Riconosciamo un animale prima ancora di esserne coscienti
Uno studio condotto da ricercatori dell’Istituto di bioimmagini e fisiologia molecolari del Cnr di Milano e da Alice Mado Proverbio dell’Università Milano Bicocca, coordinati da Alberto Zani del Cnr, ha dimostrato che il cervello umano distingue gli esseri viventi dagli oggetti in modo rapidissimo e automatico, indipendentemente dalla nostra volontà. La ricerca è stata pubblicata su Biological Psychology
Il cervello umano reagisce più rapidamente alla vista di un animale che di un oggetto e la risposta cerebrale avviene in modo automatico, in uno stadio cioè precedente a quello della coscienza. È quanto emerge da uno studio pubblicato sulla rivista “Biological Psycology” e condotto da un team formato da ricercatori dell’Istituto di bioimmagini e fisiologia molecolari del Consiglio nazionale delle ricerche (Ibfm-Cnr) di Milano e da Alice Mado Proverbio, del Milan Center for Neuroscience dell’Università Milano Bicocca.

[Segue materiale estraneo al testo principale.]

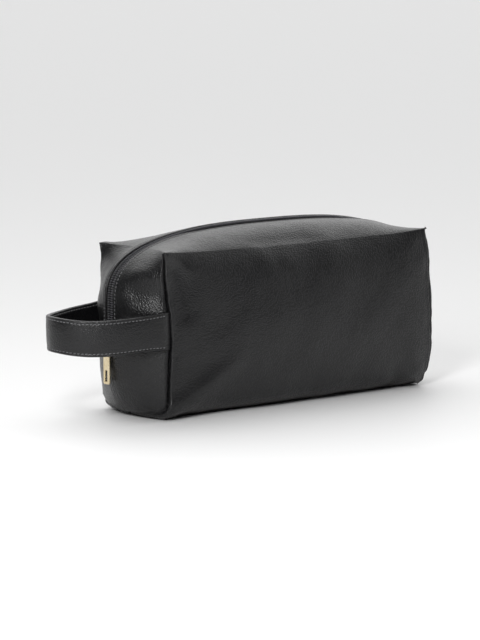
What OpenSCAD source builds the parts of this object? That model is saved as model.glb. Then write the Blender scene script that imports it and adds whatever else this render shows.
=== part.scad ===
// Soft box-shaped makeup bag with a carry loop on one end. Millimetres, +Z up.
// The origin is the centre of the flat base. +X runs along the bag, away from the carry loop,
// and the front wall faces -Y. The bag stands zipped shut, with the slider at the loop end.

/* [Body] */
// Length between the corner seams, without the ends' bulge
body_l = 250; // [220:5:280]
// Depth between the front and back corner seams
body_d = 80; // [76:2:96]
// Height of the four top corners
corner_h = 123; // [118:1:132]
// Height of the zip line at mid length
crown_h = 135; // [132:1:144]
// How far the front and back walls belly out
wall_bulge = 7; // [3:1:9]
// How far the loop end bulges past its corner seams
loop_end_bulge = 24; // [20:1:28]
// How far the plain end bulges past its corner seams
plain_end_bulge = 18; // [14:1:24]
// Roundness of the fold between wall and base
base_fold = 9; // [6:1:11]
// Roundness of the fold between wall and top
top_fold = 8; // [4:1:10]

/* [Layers] */
// Thickness of the outer leather
leather = 1.2; // [1:0.1:1.2]
// Thickness of the woven lining
lining = 0.5; // [0.3:0.1:0.6]
// Thickness of the wadding between leather and lining
wadding = 0.8; // [0.5:0.1:0.8]
// Thickness of the stiffener in the base
board = 1.2; // [0.8:0.1:1.2]

/* [Zip] */
// Height above the base at which the zip ends on both end faces
zip_end_h = 46; // [42:1:50]
// Height at which the straight end stretch of the zip turns into the shoulder
zip_straight_h = 84; // [80:1:88]
// Gap between the two folded leather edges along the zip
zip_gap = 8.4; // [8.4:0.2:10]
// Width of one zip tape, from its coil to its sewn edge
tape_w = 12.5; // [11:0.5:14]
// Width of the two closed coils together
chain_w = 6.2; // [6:0.1:6.2]
// Thickness of the coils
chain_t = 2; // [1.8:0.1:2.1]

/* [Slider and pull] */
// Length of the slider along the zip
slider_l = 12; // [11:0.5:12]
// Width of the slider across its mouth
slider_w = 7.6; // [7:0.1:7.8]
// Length of the pull below its crossbar
pull_l = 31; // [26:1:34]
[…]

“Il cervello analizza e discrimina rapidamente gli animali dagli oggetti inanimati, indipendentemente dalla volontà del soggetto o dalle circostanze”, spiega Alberto Zani dell’Ibfm-Cnr, che coordina il gruppo. “Questo comportamento riflette probabilmente meccanismi biologici radicati nel cervello ed evolutisi per rispondere alla necessità di distinguere, in una frazione di secondo, un animale nascosto in un ambiente visivamente complesso o un esemplare inoffensivo da uno pericoloso per l’incolumità umana. Di solito nell’essere umano la vista è guidata dall’attenzione e, se quest’ultima manca, le informazioni sfuggono alla nostra consapevolezza, ma questo processo non riguarda gli animali, ai quali è riservato un sistema di monitoraggio automatico”.

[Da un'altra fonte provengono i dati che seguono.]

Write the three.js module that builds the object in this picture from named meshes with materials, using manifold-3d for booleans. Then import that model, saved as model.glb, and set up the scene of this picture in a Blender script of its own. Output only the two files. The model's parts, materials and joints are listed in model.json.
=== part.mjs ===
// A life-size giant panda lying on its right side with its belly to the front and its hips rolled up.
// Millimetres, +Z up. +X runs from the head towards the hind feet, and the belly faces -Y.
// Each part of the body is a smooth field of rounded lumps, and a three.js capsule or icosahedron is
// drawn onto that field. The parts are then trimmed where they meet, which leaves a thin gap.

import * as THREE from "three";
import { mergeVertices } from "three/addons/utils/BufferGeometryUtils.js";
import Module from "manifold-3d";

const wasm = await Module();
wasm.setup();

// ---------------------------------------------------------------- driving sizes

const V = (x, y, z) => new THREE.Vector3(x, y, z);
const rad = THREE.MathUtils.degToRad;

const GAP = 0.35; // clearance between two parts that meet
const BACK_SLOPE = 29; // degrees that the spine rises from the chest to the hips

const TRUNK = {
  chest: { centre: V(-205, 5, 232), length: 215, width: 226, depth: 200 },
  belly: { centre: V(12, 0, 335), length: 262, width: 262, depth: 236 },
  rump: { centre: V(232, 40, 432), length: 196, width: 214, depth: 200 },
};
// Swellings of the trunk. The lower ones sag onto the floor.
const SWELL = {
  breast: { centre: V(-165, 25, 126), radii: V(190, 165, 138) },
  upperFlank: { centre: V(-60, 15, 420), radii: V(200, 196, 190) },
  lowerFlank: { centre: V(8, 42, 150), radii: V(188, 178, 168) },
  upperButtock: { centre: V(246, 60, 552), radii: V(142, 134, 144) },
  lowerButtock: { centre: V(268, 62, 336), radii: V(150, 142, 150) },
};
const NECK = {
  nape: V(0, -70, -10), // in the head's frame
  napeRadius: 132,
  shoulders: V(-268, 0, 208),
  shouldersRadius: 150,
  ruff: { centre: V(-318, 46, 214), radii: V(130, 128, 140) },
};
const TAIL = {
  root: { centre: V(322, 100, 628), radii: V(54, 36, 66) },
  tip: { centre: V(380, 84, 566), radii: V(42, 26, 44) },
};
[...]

Lo studio ha registrato la velocità di risposta motoria e i potenziali bioelettrici cerebrali (Erp) generati da coppie di immagini statiche di animali, oggetti o di queste categorie assieme (Immagine 1), sottoposte a un gruppo di studenti a cui è stato chiesto di giudicare se esse appartenessero a una stessa categoria o a una diversa. “I risultati evidenziano come gli animali producano una risposta motoria del cervello più veloce (564 millisecondi per gli animali contro 626 per gli oggetti), con un maggiore potenziale bioelettrico nelle aree occipito-temporali e occipito-parietali dell’emisfero destro a partire dai 120-180 ms. Questa prima onda negativa generata nel cervello dei partecipanti dalle diverse immagini, chiamata N1, indica l’intervallo temporale entro il quale la risposta cerebrale è maggiore per le immagini degli animali che per gli oggetti”, prosegue Zani (Immagine 2).
Che il cervello distingua prioritariamente gli animali dagli oggetti era già noto, ma sempre nell’ambito di compiti che richiedevano di discriminare volontariamente i primi dai secondi e uno studio del gruppo Ibfm-Cnr e Bicocca del 2012 aveva riconfermato questa realtà.”Ciò che non era noto è che, anche quando non dobbiamo distinguere volontariamente esseri viventi e non viventi, il nostro cervello lo fa in modo automatico e al di fuori della nostra volontà cosciente, non si sapeva cioè dell’esistenza di regioni e processi specifici per l’elaborazione prioritaria involontaria degli animali nella corteccia visiva”, precisa il ricercatore dell’Ibfm-Cnr. “Molto probabilmente, ciò dipende dal fatto che il cervello coglie le informazioni sensoriali più ‘omomorfe’, caratterizzate da un volto con occhi e bocca e dagli arti, tipiche degli animali, rispetto a quelle con fattezze più squadrate e lineari, quali gli oggetti. Conseguentemente, l’informazione raccolta attraverso la vista e i sensi ha un accesso ‘facilitato’ alla rappresentazione mnemonica delle prime, determinando risposte più veloci che per le seconde”.
“La straordinaria precocità dell’effetto suggerisce come l’immagine degli animali abbia uno status speciale per il nostro cervello che si manifesta fin dalla più tenera età, come dimostra la particolare attrazione che i bambini manifestano per gli animali e per tutto ciò che vi assomigli, da Peppa Pig a Topolino, fino ai peluche”, conclude Proverbio.